The Conservative fortress around Quebec City appears to be under attack by the same orange wave of NDP support that is sweeping across the rest of the province.

Le Soleil, the provincial capital's largest daily newspaper, published a CROP poll Friday morning suggesting that Jack Layton's NDP is leading in four of six Quebec City-area ridings that are currently held by Stephen Harper's Conservatives.

The poll was released the morning after Harper held a rally in Quebec City.

"I feel like I'm in my city," Harper declared in French at that rally, "a Conservative city."

The CROP poll consulted at least 400 people in each of the six ridings surveyed: Quebec, Beauport-Limoilou, Charlesbourg-Haute-Saint-Charles, Louis-Hébert, Louis-Saint-Laurent and Portneuf-Jacques-Cartier.

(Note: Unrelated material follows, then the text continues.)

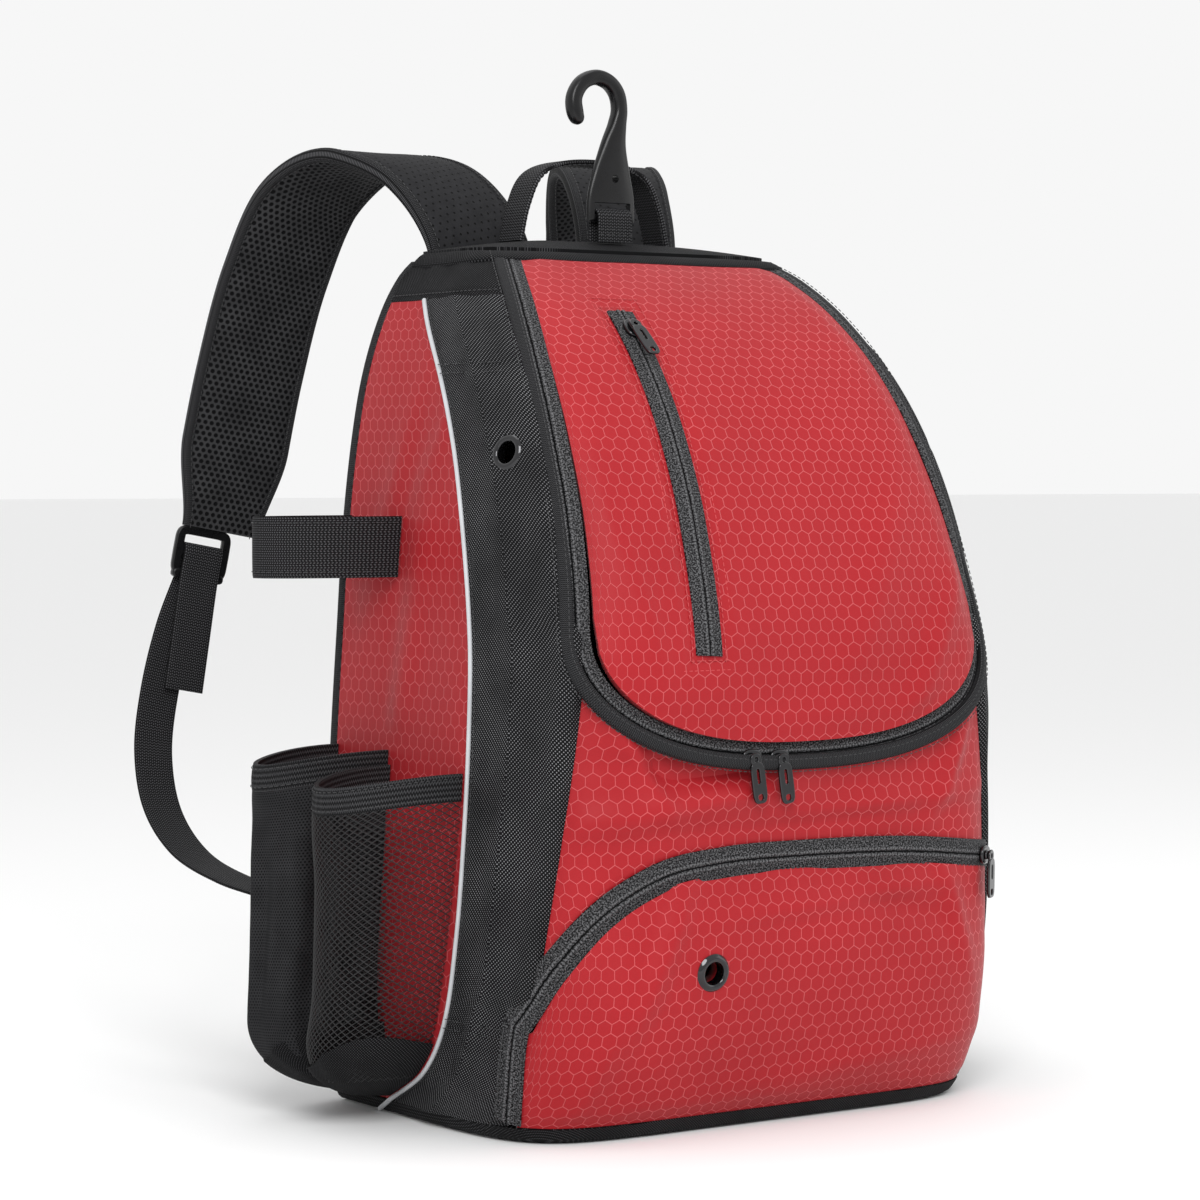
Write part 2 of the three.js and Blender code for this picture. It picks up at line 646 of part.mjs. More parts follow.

In all, 2,401 people were polled by CROP, and 34 per cent of them gave their support to the NDP while the Conservatives and the Bloc Québécois were both at 27 per cent after doling out the undecided respondents. The Liberals were far behind at 10 per cent.

The phone poll was conducted between April 25 and 27 and has a margin of error of two per cent, 19 times out of 20.

For the results in the individual ridings, the margin of error goes up to five per cent, 19 times out of 20.

"It's totally amazing," Le Soleil's chief editorialist, Pierre Paul Noreau, told CTV Montreal's Kai Nagata. "I would say in our own newsroom, everyone is talking about it."

Josée Verner was the face of the Conservatives during the debate on the funding of a new arena for Quebec City, funding that was ultimately denied. She now finds herself in a dead heat in her riding of Louis-Saint-Laurent with NDP candidate Alexandrine Latendresse, as the poll suggests the two candidates are tied in support.

Sylvie Boucher, the incumbent in Beauport-Limoilou, is running third in her riding and sits nine points back of NDP candidate Raymond Côté, the poll suggests.

Côté is running for a third time under the NDP banner and says he's watched this shift toward his party gathering steam for years.

"Many, many people know Mr. Layton, and also have a very good opinion (of him)," Côté said.

Bloc Québécois seats are also being threatened by the NDP.

In the downtown Quebec riding, the poll suggests that Bloc incumbent Christiane Gagnon is tied with NDP newcomer Annick Papillion

Meanwhile, the poll suggests Bloc incumbent Pascal-Pierre Paillé is trailing the NDP's Denis Blanchette in Louis-Hébert riding.

"People like to maybe have something new," Gagnon says. "But they wanted something new with the Conservatives, and it failed. Now they say maybe we'll try NDP."

While the numbers appear encouraging for the NDP in Quebec City, the challenge will be to get those supporters to the ballot boxes on election day Monday as both the Conservatives and Bloc have powerful ground-level organizations in the region.